__Task to complete__: In the entries below, find the line containing "build_hook_and_loop(hook_white, loop_blue)" and the line containing "points = [vertex.co". Copy those two lines and everything between them exactly, and only that.

__Material to process__:
- - - - -

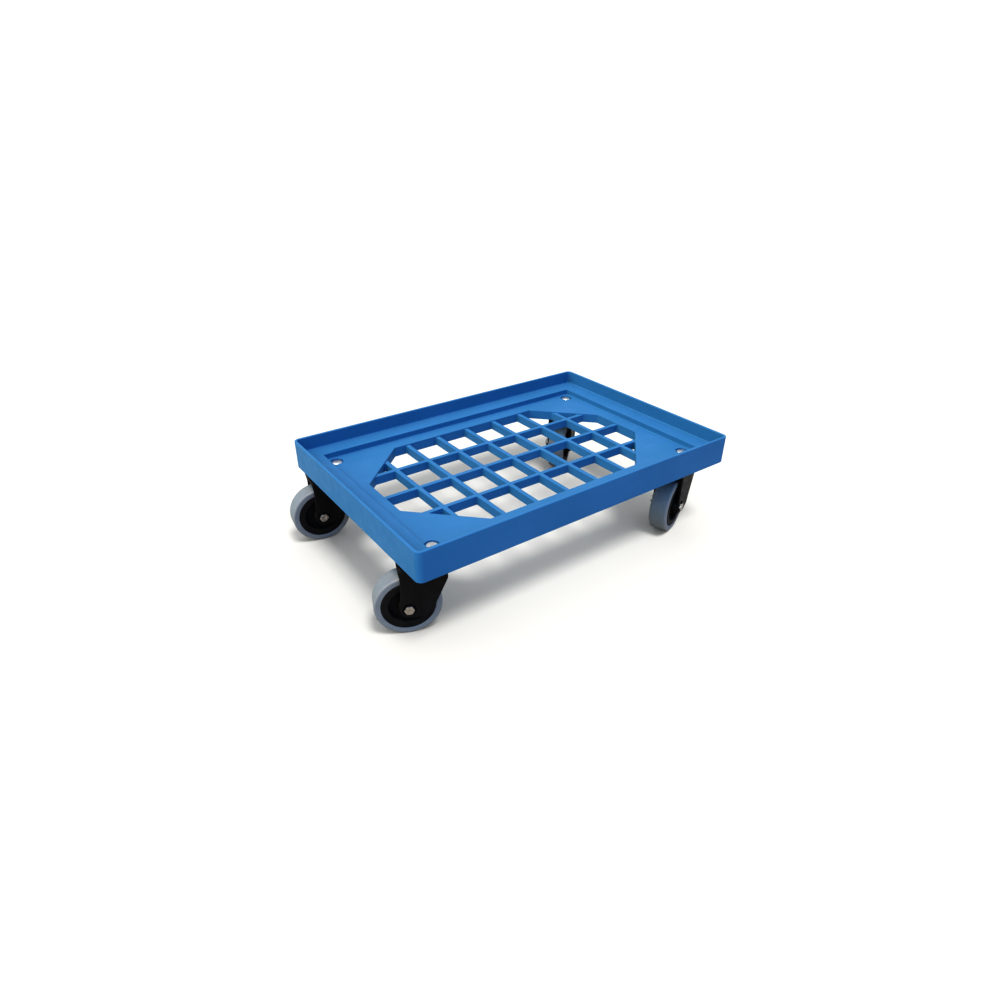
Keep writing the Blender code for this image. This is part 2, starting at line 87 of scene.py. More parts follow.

- - - - -

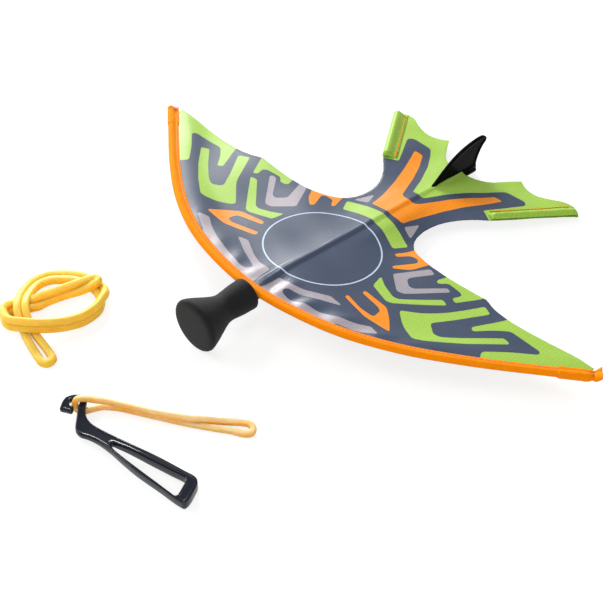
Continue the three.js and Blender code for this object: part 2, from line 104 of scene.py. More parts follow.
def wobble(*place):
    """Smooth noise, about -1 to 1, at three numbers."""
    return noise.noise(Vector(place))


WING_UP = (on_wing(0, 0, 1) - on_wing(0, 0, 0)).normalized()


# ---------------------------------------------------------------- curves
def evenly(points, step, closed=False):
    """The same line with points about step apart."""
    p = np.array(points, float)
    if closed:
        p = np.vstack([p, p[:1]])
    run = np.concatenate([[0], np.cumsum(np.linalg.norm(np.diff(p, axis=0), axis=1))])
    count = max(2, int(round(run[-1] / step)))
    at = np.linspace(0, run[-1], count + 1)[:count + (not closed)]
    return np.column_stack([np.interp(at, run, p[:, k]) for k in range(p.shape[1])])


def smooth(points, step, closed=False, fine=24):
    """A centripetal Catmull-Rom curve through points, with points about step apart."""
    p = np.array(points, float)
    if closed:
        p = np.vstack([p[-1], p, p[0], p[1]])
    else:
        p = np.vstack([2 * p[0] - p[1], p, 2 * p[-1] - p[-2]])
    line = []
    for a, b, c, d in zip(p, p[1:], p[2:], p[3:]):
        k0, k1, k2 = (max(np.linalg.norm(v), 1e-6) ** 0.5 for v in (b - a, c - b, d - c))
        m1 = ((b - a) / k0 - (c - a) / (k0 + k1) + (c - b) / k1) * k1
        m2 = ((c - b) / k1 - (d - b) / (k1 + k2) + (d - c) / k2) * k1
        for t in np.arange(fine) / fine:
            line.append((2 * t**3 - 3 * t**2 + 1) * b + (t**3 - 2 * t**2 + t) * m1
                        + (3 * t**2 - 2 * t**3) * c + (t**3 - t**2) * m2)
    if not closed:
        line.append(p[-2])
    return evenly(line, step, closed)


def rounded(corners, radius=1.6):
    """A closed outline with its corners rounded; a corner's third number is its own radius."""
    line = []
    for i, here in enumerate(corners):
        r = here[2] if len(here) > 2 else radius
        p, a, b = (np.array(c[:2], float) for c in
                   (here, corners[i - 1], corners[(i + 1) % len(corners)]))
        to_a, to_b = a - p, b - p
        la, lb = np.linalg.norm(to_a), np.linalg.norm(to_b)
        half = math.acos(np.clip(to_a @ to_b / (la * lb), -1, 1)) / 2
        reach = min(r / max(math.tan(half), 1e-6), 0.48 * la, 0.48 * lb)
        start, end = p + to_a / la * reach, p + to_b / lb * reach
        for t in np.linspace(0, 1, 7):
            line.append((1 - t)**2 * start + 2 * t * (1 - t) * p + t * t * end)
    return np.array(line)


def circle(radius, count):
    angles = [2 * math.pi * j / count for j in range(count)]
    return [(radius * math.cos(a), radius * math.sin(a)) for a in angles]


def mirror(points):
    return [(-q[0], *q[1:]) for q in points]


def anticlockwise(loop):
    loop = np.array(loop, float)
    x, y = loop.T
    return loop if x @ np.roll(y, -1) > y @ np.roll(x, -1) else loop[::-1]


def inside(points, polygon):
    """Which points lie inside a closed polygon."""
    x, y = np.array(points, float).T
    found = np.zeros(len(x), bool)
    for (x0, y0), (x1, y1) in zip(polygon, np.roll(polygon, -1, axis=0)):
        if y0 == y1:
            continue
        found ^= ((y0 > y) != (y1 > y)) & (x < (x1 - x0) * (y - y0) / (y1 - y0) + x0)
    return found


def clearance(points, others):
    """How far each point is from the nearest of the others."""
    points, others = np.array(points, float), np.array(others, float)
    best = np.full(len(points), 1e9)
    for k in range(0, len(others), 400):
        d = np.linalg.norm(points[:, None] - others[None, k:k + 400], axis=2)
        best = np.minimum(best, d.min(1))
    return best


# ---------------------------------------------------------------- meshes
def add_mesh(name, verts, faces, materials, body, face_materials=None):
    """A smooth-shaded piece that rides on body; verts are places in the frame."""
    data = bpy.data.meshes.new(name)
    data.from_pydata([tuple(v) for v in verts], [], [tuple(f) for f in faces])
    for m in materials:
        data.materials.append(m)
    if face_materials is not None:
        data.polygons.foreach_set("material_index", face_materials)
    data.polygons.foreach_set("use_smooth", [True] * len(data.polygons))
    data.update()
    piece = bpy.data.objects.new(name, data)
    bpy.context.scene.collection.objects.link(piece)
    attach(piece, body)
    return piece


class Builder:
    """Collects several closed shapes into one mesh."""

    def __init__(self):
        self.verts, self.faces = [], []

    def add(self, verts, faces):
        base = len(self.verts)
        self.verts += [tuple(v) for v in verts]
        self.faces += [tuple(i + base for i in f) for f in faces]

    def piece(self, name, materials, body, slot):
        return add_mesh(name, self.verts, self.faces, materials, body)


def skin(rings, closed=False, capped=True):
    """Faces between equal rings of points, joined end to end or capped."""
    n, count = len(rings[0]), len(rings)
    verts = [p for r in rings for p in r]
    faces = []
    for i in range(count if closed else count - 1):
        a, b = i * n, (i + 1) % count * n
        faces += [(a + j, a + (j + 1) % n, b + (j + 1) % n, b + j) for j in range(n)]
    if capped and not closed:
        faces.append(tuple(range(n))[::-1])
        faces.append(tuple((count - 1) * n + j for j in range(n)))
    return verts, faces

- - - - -

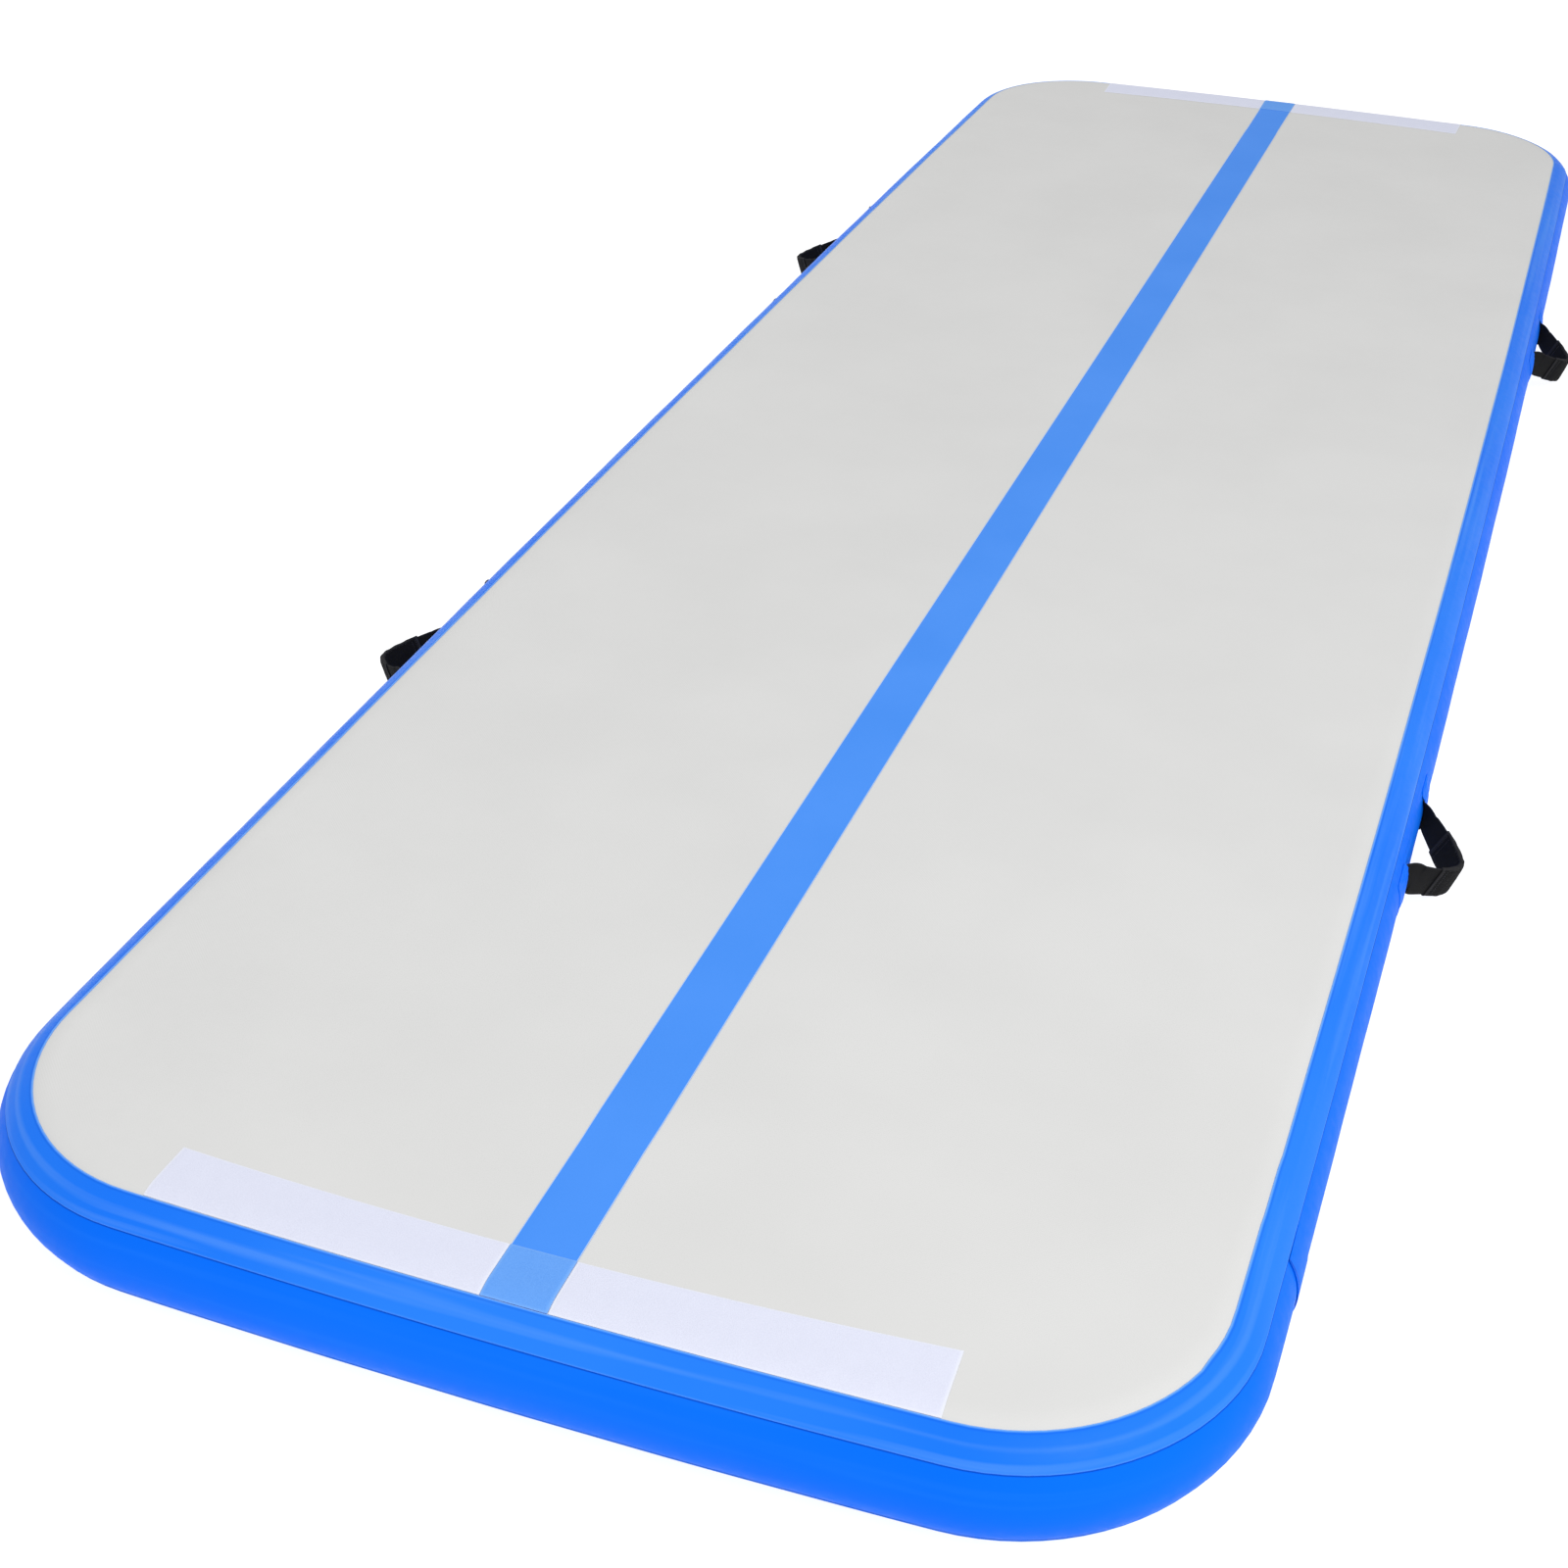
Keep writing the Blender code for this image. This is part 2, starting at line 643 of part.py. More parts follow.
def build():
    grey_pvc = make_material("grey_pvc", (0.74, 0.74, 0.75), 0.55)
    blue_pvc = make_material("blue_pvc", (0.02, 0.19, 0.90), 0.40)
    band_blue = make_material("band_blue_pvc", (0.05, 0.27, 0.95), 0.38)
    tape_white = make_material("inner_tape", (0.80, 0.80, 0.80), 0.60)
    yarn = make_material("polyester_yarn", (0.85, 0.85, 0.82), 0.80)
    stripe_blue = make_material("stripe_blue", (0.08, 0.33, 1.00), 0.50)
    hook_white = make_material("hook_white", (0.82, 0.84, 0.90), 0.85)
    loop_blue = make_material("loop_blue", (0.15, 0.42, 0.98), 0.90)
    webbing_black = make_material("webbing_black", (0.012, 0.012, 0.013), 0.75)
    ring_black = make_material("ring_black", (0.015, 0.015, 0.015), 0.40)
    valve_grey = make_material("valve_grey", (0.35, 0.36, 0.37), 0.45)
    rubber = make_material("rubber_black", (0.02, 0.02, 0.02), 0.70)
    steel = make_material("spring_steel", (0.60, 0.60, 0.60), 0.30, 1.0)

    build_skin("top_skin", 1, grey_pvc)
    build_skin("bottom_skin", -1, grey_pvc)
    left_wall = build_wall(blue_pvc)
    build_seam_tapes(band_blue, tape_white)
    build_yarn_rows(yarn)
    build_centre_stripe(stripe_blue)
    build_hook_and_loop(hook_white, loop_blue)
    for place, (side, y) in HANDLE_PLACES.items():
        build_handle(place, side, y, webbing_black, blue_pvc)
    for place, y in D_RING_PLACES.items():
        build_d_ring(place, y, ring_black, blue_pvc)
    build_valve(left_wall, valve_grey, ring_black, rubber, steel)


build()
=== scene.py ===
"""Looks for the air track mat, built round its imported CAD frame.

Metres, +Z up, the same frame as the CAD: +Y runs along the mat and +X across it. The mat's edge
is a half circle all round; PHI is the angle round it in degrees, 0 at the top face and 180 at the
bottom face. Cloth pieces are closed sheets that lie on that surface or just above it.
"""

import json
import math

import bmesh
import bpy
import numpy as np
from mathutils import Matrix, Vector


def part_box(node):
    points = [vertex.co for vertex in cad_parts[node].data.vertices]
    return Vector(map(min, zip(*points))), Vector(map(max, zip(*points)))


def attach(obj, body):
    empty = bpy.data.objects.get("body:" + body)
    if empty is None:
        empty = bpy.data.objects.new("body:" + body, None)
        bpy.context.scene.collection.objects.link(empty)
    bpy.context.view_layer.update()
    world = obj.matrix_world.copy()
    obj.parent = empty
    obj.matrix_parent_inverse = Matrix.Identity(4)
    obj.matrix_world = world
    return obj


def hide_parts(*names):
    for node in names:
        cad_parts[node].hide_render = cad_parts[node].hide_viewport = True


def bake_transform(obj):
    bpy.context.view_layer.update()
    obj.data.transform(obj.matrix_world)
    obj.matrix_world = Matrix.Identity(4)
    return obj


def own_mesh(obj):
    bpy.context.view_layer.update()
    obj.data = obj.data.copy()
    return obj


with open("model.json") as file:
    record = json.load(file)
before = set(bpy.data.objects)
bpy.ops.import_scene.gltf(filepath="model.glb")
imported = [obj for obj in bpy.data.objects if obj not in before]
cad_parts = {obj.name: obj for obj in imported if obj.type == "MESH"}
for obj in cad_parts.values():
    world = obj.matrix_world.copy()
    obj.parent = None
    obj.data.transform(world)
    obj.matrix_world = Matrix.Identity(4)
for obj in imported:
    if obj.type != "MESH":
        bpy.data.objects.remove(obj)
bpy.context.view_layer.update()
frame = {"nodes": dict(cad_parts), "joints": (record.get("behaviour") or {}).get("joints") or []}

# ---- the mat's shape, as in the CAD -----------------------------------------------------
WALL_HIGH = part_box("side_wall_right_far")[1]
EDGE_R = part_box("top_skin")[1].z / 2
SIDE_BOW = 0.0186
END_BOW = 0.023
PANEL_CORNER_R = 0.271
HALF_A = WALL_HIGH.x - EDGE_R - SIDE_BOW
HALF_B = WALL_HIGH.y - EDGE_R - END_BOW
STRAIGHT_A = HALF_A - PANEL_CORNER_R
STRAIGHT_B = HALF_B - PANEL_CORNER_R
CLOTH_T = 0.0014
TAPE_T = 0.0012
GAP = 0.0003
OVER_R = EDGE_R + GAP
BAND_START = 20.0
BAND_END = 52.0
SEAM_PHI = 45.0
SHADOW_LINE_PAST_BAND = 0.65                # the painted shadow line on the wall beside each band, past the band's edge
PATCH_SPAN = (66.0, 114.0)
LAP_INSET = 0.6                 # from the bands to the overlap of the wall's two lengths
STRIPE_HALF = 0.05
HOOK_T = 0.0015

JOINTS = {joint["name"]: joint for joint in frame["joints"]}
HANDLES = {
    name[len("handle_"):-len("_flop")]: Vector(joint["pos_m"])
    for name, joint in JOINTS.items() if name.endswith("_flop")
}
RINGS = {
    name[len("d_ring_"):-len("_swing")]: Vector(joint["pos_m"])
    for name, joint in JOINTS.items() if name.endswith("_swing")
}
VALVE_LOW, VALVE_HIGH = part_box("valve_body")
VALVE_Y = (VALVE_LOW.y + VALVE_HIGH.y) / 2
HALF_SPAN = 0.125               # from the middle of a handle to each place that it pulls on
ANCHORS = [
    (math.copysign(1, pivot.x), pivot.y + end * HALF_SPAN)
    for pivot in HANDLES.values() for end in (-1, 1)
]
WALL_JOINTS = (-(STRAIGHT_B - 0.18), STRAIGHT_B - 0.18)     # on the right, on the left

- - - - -

__Task solution__:
    build_hook_and_loop(hook_white, loop_blue)
    for place, (side, y) in HANDLE_PLACES.items():
        build_handle(place, side, y, webbing_black, blue_pvc)
    for place, y in D_RING_PLACES.items():
        build_d_ring(place, y, ring_black, blue_pvc)
    build_valve(left_wall, valve_grey, ring_black, rubber, steel)


build()
=== scene.py ===
"""Looks for the air track mat, built round its imported CAD frame.

Metres, +Z up, the same frame as the CAD: +Y runs along the mat and +X across it. The mat's edge
is a half circle all round; PHI is the angle round it in degrees, 0 at the top face and 180 at the
bottom face. Cloth pieces are closed sheets that lie on that surface or just above it.
"""

import json
import math

import bmesh
import bpy
import numpy as np
from mathutils import Matrix, Vector


def part_box(node):
    points = [vertex.co for vertex in cad_parts[node].data.vertices]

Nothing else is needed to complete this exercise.